In the WSJ’s Letters to the Editor section on August 1, Bilger wrote that accelerating advances in technology will not free workers to enjoy the benefits that come with the elimination of manual labor. Instead, automation is a threat to jobs and can deprive workers of purpose unless they re-skill now to live and work with machines.

Bilger’s letter joined warnings from a robotics manufacturer and another concerned reader who point to a growing divide between the technological haves and the technological have-nots. With automation threatening to drive the cost of labor to near zero and creating a class of unemployed obsolete workers unable to afford basic necessities, the rosy picture painted in Kaplan’s article did not tell the complete story.
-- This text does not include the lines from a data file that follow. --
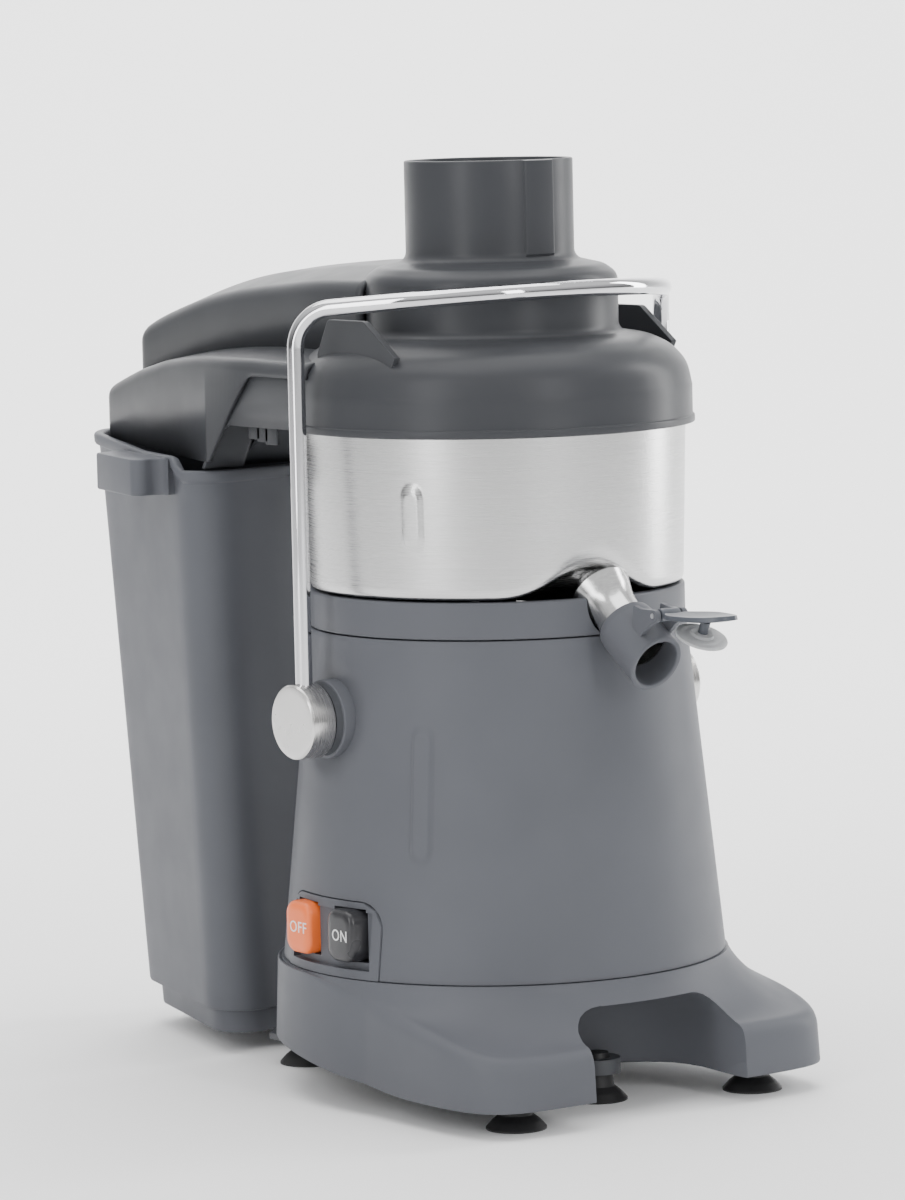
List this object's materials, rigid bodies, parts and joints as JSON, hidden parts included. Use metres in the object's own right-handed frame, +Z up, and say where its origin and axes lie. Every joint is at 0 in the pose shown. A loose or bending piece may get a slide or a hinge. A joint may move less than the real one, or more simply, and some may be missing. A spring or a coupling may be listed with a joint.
{
  "type": "centrifugal juicer",
  "caption": "Upright centrifugal juicer: round motor base with toes, steel bowl with a flapped spout, domed lid with a wide feed tube, swinging locking bail and a rear pulp bin.",
  "frame": {"origin": "bottom centre of the whole juicer's box, on the surface it stands on", "axes": "+Z up along the drive axis, -Y towards the spout, +Y towards the pulp bin, -X towards the switches"},
  "size_m": [0.2288, 0.4414, 0.4385],
  "materials": {
    "blue_grey_plastic": "moulded, satin, blue-grey",
    "satin_grey_plastic": "moulded, smooth satin, darker blue-grey",
    "dark_grey_plastic": "moulded, fine grain",
    "light_grey_plastic": "moulded, satin",
    "black_plastic": "moulded, satin",
    "orange_plastic": "moulded, satin orange",
    "brushed_steel": "brushed round the axis",
    "chromed_steel": "polished",
    "zinc_steel": "bright zinc",
    "black_rubber": "moulded, matt",
    "translucent_seal": "translucent grey silicone",
    "core_iron": "laminated, varnished",
    "copper_bars": "turned copper",
    "cast_bracket": "as cast",
    "circuit_board": "lacquered board"
  },
  "bodies": {
    "base": {"base_shell": "blue_grey_plastic", "bottom_plate": "dark_grey_plastic", "foot_front_left": "black_rubber", "foot_front_right": "black_rubber", "foot_front_centre": "black_rubber", "foot_rear_left": "black_rubber", "foot_rear_right": "black_rubber", "plate_screws": "zinc_steel", "cord_inlet": "black_plastic", "motor_housing": "blue_grey_plastic", "housing_collar": "blue_grey_plastic", "switch_panel": "blue_grey_plastic", "switch_block": "black_plastic", "off_spring": "zinc_steel", "on_spring": "zinc_steel", "pivot_washers": "dark_grey_plastic", "pivot_bolts": "zinc_steel", "bowl": "brushed_steel", "spout_tube": "brushed_steel", "spout_nozzle": "blue_grey_plastic", "hinge_pin": "zinc_steel", "lid": "satin_grey_plastic", "lid_hood": "satin_grey_plastic", "feed_tube": "satin_grey_plastic", "pulp_chute": "satin_grey_plastic", "lid_seal": "translucent_seal", "motor_stator": "core_iron", "bearing_lower": "zinc_steel", "bearing_upper": "zinc_steel", "motor_bracket_lower": "cast_bracket", "motor_bracket_upper": "cast_bracket", "motor_shelf": "dark_grey_plastic", "motor_dampers": "black_rubber", "shaft_seal": "black_rubber", "control_board": "circuit_board", "suppressor": "light_grey_plastic", "lock_switch": "black_plastic"},
    "bail": {"bail": "chromed_steel", "knob_left": "brushed_steel", "knob_right": "brushed_steel"},
    "flap": {"spout_flap": "light_grey_plastic", "flap_seal": "translucent_seal"},
    "off_key": {"off_button": "orange_plastic"},
    "on_key": {"on_button": "black_plastic"},
    "rotor": {"motor_shaft": "zinc_steel", "motor_rotor": "core_iron", "commutator": "copper_bars", "cooling_fan": "black_plastic", "drive_coupling": "black_plastic", "filter_basket": "brushed_steel"},
    "bin": {"pulp_bin": "blue_grey_plastic"}
  },
  "joints": [
    {"name": "bail_swing", "type": "hinge", "parent": "base", "child": "bail", "pos_m": [0, -0.0364, 0.181], "axis": [1, 0, 0], "range_deg": [0, 100]},
    {"name": "flap_hinge", "type": "hinge", "parent": "base", "child": "flap", "pos_m": [0, -0.1752, 0.2325], "axis": [1, 0, 0], "range_deg": [0, 90]},
    {"name": "off_press", "type": "slide", "parent": "base", "child": "off_key", "axis": [1, 0, 0], "range_m": [0, 0.0025], "stiffness_N_per_m": 900, "springref_m": -0.0005},
    {"name": "on_press", "type": "slide", "parent": "base", "child": "on_key", "axis": [1, 0, 0], "range_m": [0, 0.0025], "stiffness_N_per_m": 900, "springref_m": -0.0005},
    {"name": "rotor_spin", "type": "hinge", "parent": "base", "child": "rotor", "pos_m": [0, -0.0437, 0.16], "axis": [0, 0, 1], "continuous": true},
    {"name": "bin_slide", "type": "slide", "parent": "base", "child": "bin", "axis": [0, 1, 0], "range_m": [0, 0.2]}
  ]
}
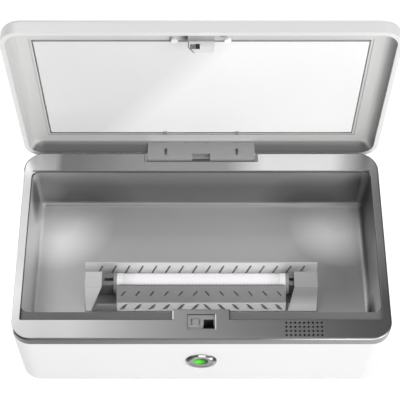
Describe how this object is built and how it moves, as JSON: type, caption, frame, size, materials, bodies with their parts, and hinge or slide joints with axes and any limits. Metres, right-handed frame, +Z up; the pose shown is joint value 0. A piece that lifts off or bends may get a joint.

Access to the WSJ is available with a subscription. WorkingNation is sharing Bilger’s letter in full:

“The potential devastation of accelerating automation on U.S. workers now and in the near future must be addressed with urgency. Even if you buy Mr. Kaplan’s thesis that new service jobs will be created—masses of masseuses—the pain that millions of real workers are going to experience is unrivaled. We must start retraining the American worker now for jobs of the future.

Predicting that everything will be just fine won’t put food on the tables of countless American workers who stand to lose not only their jobs but a purpose in life as automation fundamentally changes our economy.

We owe it to one another to prepare American workers for the future of work. If we don’t, all of the masseuses in the world won’t be able to deal with our pain.”